JAMES PUREFOY: It’s probably my favorite show that I’ve ever done. It’s fun, it’s beguiling, they’re great characters, it’s not cynical, it’s stories being told well, and it’s sexy. When I first watched it, I’m not great at watching myself, but I found it a pleasure, as it unfolded in front of me.
How did this come about? Were you looking for a role as far away from The Following as you could?
PUREFOY: I wanted to get away from [Joe Carroll]. I really wanted to get away from him. I wanted somebody who had a heart and a soul because Joe Carroll is soulless. There was nothing in there. He was a vacuum of a man. Michael Kenneth Williams worked together awhile back on a show called The Philanthropist. He was my security detail, Dax, in the show. We finished that show, and we’d gotten on really well, but we felt like we hadn’t had many scenes together. We felt like there was unfinished business. I ran into him at a party, just as I was leaving New York after The Following, to go back to England. He rang me the following day and said, “I’ve got this crazy idea. I’ve been asked to do this show, called Hap and Leonard, for Sundance and it’s down in Louisiana. You’d be really good for Hap. If you’re interested, let’s hook it up.” So, we did. I loved the character. The character is the best definition of gentleman there is, which is a gentle man.
The chemistry between you and Michael K. Williams is so great to watch.
PUREFOY: Yeah, and I think men will like it, as well. I think men will enjoy that relationship. It’s all unspoken and unsaid, but it’s just there. You know these guys are buddies and they’ll have each other’s back, forever. They genuinely like each other. They remind me of Butch and Sundance. When I was growing up, Butch and Sundance was my absolute favorite film. So for me to be doing a slight recreation, in my mind anyway, of that and of that kind of relationship, for SundanceTV, just works.
What is it between you guys, as actors, that works so easily?
PUREFOY: I just think it’s because I’ve known him. It’s one of those things, when you’ve known somebody a long time and worked with them. We talk to each other in quite disrespectful ways, often. There are words that I can call Michael that not too many other white men can call Michael, but he knows that it’s with love and respect. We’re good buddies.
What can you say about these guys and the journey that they’re taking this season?
PUREFOY: They’re men of a certain age. They’re in their mid-40s, and life hasn’t really happened to them. One of the things that makes this so topical right now is that I think there are an awful lot of American men – and women, but I’m a man, so that’s what I can talk about – who feel the American dream has let them down. They’re working longer hours for less money. They’re pulling themselves up by the bootstraps, as hard as they can, and they’re told that if they work hard and pull themselves up by the bootstraps, anything is possible. But, it’s proven that it’s not actually happening. If you’re in your late 40s, when the fuck is that going to happen? You’re running out of time.

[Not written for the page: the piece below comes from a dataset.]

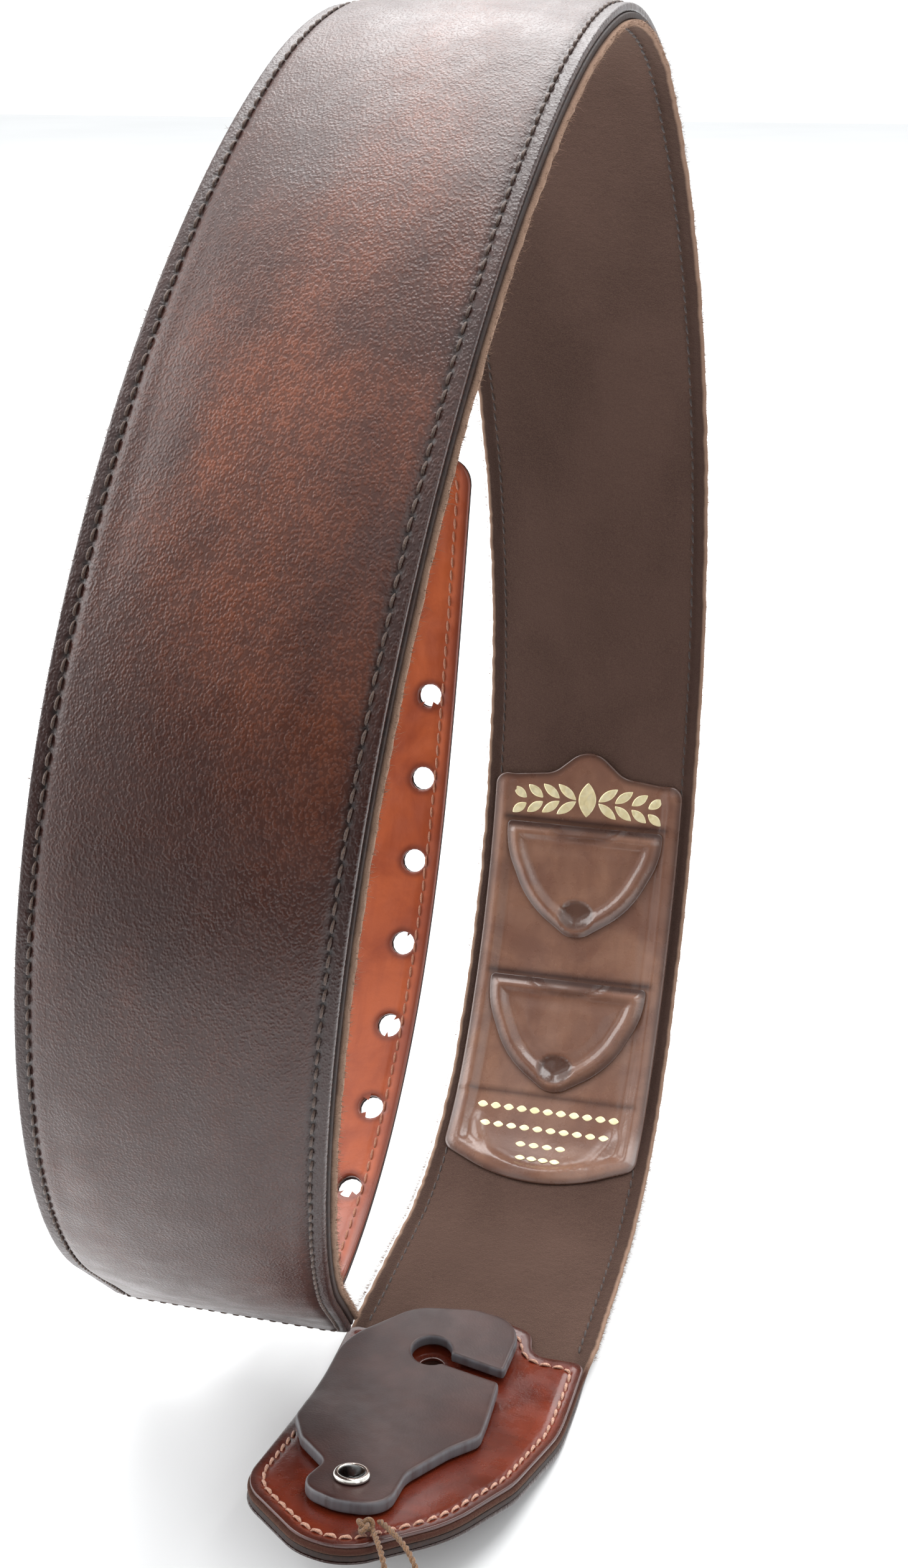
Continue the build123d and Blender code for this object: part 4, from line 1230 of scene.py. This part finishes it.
def screws():
    """Chicago screws: a slotted dome on the leather and a flat flange behind."""
    head = [(0, -0.1), (4.2, -0.1), (4.45, 0.1), (4.45, 0.45), (4.1, 0.85), (3.2, 1.25), (2.0, 1.48),
            (1.9, 1.1), (0.0, 1.1)]
    flange = [(0, -3.3), (3.2, -3.3), (3.2, 0), (4.5, 0), (4.6, 0.25), (4.3, 0.6), (3.6, 0.75), (0, 0.8)]
    parts = []
    for x in (-HOLE_ROW, HOLE_ROW):
        front, out = spot(TAIL, x, HOLES[-1], -TAIL_LEATHER - 0.02)
        parts.append(lathe(head, front, -out, 48))
        back, out = spot(TAIL, x, HOLES[-1], TAIL_BACKING + 0.02)
        parts.append(lathe(flange, back, out, 48))
    points, faces = joined([(p, outward(p, f)) for p, f in parts])
    made = finish_mesh("tail_chicago_screws", points, faces, NICKEL, "tail")
    stands_for(made, "nickel", "tail_screws")


screws()

# ---- hang cord
# the route's points, from the lock end's apex
ROUTE = [
    (5.0, 8.5, 0.4), (9.5, 1.0, 3.6), (13.5, -6.5, 0.3), (15.5, -11.0, -10.5), (17.0, -17.5, -19.0),
    (18.5, -28.5, -23.25), (19.5, -43.5, -23.25), (26.5, -54.5, -23.25), (37.0, -52.5, -23.25),
    (39.5, -39.5, -23.25), (34.5, -24.5, -23.25), (29.0, -16.0, -19.5), (24.5, -10.0, -10.0),
    (21.0, -5.0, 1.5), (15.0, 2.5, 4.2), (7.0, 9.6, 1.2)]
CORD_R, PLY_R, LAY = 0.75, 0.42, 3.4
route = [(Vector(BAND.shift) + Vector(p)) * MM for p in ROUTE]


def centre_line(points, name):
    """The smooth line of a NURBS route."""
    curve = bpy.data.curves.new(name, "CURVE")
    curve.dimensions = "3D"
    curve.resolution_u = 24
    spline = curve.splines.new("NURBS")
    spline.points.add(len(points) - 1)
    for control, p in zip(spline.points, points):
        control.co = (*p, 1.0)
    spline.order_u = 3
    spline.use_endpoint_u = True
    thing = bpy.data.objects.new(name, curve)
    bpy.context.scene.collection.objects.link(thing)
    line = bpy.data.meshes.new_from_object(thing)
    spots = np.array([v.co for v in line.vertices])
    bpy.data.objects.remove(thing)
    return spots


def twisted(line, name):
    """Two plies laid round the line."""
    path, where = stepped(line, 0.4 * MM, ceil)
    side, up = frames(path, np.array((0.0, 0.0, 1.0)))
    parts = []
    for phase in (0, pi):
        turn = (tau * where / (LAY * MM) + phase)[:, None]
        helix = path + (CORD_R - PLY_R) * MM * (np.cos(turn) * side + np.sin(turn) * up)
        parts.append(tube(helix, PLY_R * MM, 8))
    points, faces = joined([(p, outward(p, f)) for p, f in parts])
    return finish_mesh(name, points, faces, CORD_PAINT, "band"), path


cord, cord_line = twisted(centre_line(route, "cord_route"), "hang_cord_twisted")
stands_for(cord, "cord", "hang_cord")
knot_at = middle("cord_knot") * MM
a = np.linspace(0, tau, 121)
knot_line = np.stack([np.sin(a) + 2 * np.sin(2 * a), np.cos(a) - 2 * np.cos(2 * a), -1.1 * np.sin(3 * a)], -1)
knot, knot_faces = tube(knot_at + knot_line * 0.62 * MM, PLY_R * 1.5 * MM, 10)
knot = finish_mesh("cord_knot_turns", knot, knot_faces, CORD_PAINT, "band")
stands_for(knot, "cord", "cord_knot")
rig.cord(cord, exit=cord_line[0], length=0.165, diameter=2 * CORD_R * MM, far_end="object", stiffness="medium",
    lay="loose", path=cord_line, with_pieces=[knot])


# ---- floor, light and camera
def floor():
    p = Paint("floor_paint", Roughness=0.55, Specular_IOR_Level=0.3)
    tone = p.noise(p.object, 1.5, 3.0)
    p.to(Base_Color=p.mix(p.ramp(tone, 0.3, 0.7), (0.87, 0.875, 0.88, 1), (0.9, 0.905, 0.91, 1)))
    mesh = bpy.data.meshes.new("floor")
    side, front = 8.0, -0.5
    corners = [(-side, front, 0), (side, front, 0), (side, side, 0), (-side, side, 0)]
    mesh.from_pydata(corners, [], [(0, 1, 2, 3)])
    mesh.materials.append(p.material)
    thing = bpy.data.objects.new("floor", mesh)
    bpy.context.scene.collection.objects.link(thing)
    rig.stage(thing)


def softbox(name, place, target, size, power):
    """A rectangular lamp that faces target."""
    data = bpy.data.lights.new(name, "AREA")
    data.shape = "RECTANGLE"
    data.size, data.size_y = size
    data.energy = power
    thing = bpy.data.objects.new(name, data)
    thing.location = place
    thing.rotation_euler = (Vector(target) - Vector(place)).to_track_quat("-Z", "Y").to_euler()
    bpy.context.scene.collection.objects.link(thing)


def studio_world():
    """Pale all round, but dim where the strap would mirror it from in front and below."""
    world = bpy.data.worlds.new("studio")
    world.use_nodes = True
    sky = Nodes(world.node_tree)
    heading = sky.node("SeparateXYZ", {0: sky.node("TexCoord").outputs["Generated"]}).outputs
    behind = sky.ramp(heading["Y"], -0.3, 0.12)
    leftwards = sky.ramp(heading["X"], -0.36, -0.62)
    upwards = sky.ramp(heading["Z"], 0.2, 0.8)
    bright = sky.math("MAXIMUM", behind, sky.math("MAXIMUM", leftwards, upwards))
    bright = sky.math("MAXIMUM", bright, sky.node("LightPath").outputs["Is Camera Ray"])
    glow = sky.mix(bright, (0.10, 0.095, 0.09, 1), (1.12, 1.14, 1.15, 1))
    sky.feed(sky.tree.nodes["Background"].inputs["Color"], glow)
    bpy.context.scene.world = world


floor()
studio_world()
TARGET = (0, 0, 0.17)
softbox("left_box", (-1.3, -0.2, 0.9), TARGET, (1.0, 1.4), 16)
softbox("top_box", (0.1, 0.5, 1.5), TARGET, (1.4, 1.2), 26)
softbox("back_box", (0, 2.8, 2.4), (0, 2.4, 0), (4.0, 2.6), 70)
softbox("right_box", (1.4, -0.9, 1.0), TARGET, (0.8, 1.2), 5)

camera = bpy.data.objects.new("camera", bpy.data.cameras.new("camera"))
camera.location = (0.12517, -0.43031, 0.35063)
camera.rotation_euler = (radians(67.42), 0, radians(14.09))
camera.data.lens = 41.33
camera.data.sensor_width = 36
camera.data.clip_start = 0.02
bpy.context.scene.collection.objects.link(camera)
bpy.context.scene.camera = camera
bpy.context.scene.view_settings.view_transform = "Standard"

box_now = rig.bounds()
with open("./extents.json", "w") as out:
    json.dump({"cad": [list(v) for v in CAD_BOX], "visual": [list(v) for v in box_now]}, out)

I grew up in a very rural community in England. The pub in our village was populated by men like Hap and Leonard, who were always trying to get rich with quick schemes and scams and trying to find ways to get themselves out. We all worked in industrial agriculture. It wasn’t the bucolic British countryside that Americans know and love. It was industrial culture with slaughterhouses, fieldwork and tractor driving. It was hard men in hard country with hard weather. They were like this. As soon as I read it, I thought, “They are just like those guys in the pub that I used to go to when I was a kid.” I got them immediately. It didn’t matter if they were American and East Texan. They are that certain kind of man that’s in every field, the world over.
And it’s not like these guys are looking to take an easy path.
PUREFOY: But, you know it’s going to be a disaster because they’re trying to do a good thing. And it’s only $100,000 with more and more people getting involved. These are not exactly high stakes, but it’s enough money for a man like that to maybe get out of a rut. I feel it’s very real. I don’t think it’s a far-fetched story. Shit like this happens, all the time. I think people will feel very affectionate towards these characters.
And then, there’s his ex who keeps drawing this guy back into her life, much to his downfall.
PUREFOY: She keeps drawing him back, but also, as you will find out, her motives are real and altruistic. Although they’re selfish, in one way, they’re very altruistic in another. We always have relationships in our lives with people we’ve fallen in love with, who come back into our lives and we fall in love with them again and go, “I shouldn’t be doing this,” but you can’t stop it. I think that will strike a chord.
What’s it like to add Christina Hendricks’ energy to the set?
PUREFOY: She’s a great woman. She’s such a fierce woman, who’s strong, assertive, powerful and incredibly talented. It’s like having a Rolls Royce arrive on set, when you are a couple of pick-up trucks. That’s what it’s like. She purrs onto the set.
With only six episodes, this must be a hard character to let go of.
PUREFOY: You don’t want to, and that’s really lovely. On this season, he’s kind of a bit broken, at the beginning. It’s in his eyes. The train is gone. He’s looking at his 50s, his 60s and his 70s, and then he’s dead. But by the end of the show, I feel you see him stand up straight and you see him actually become what his full potential is. By the time we get to the end, he’s changed.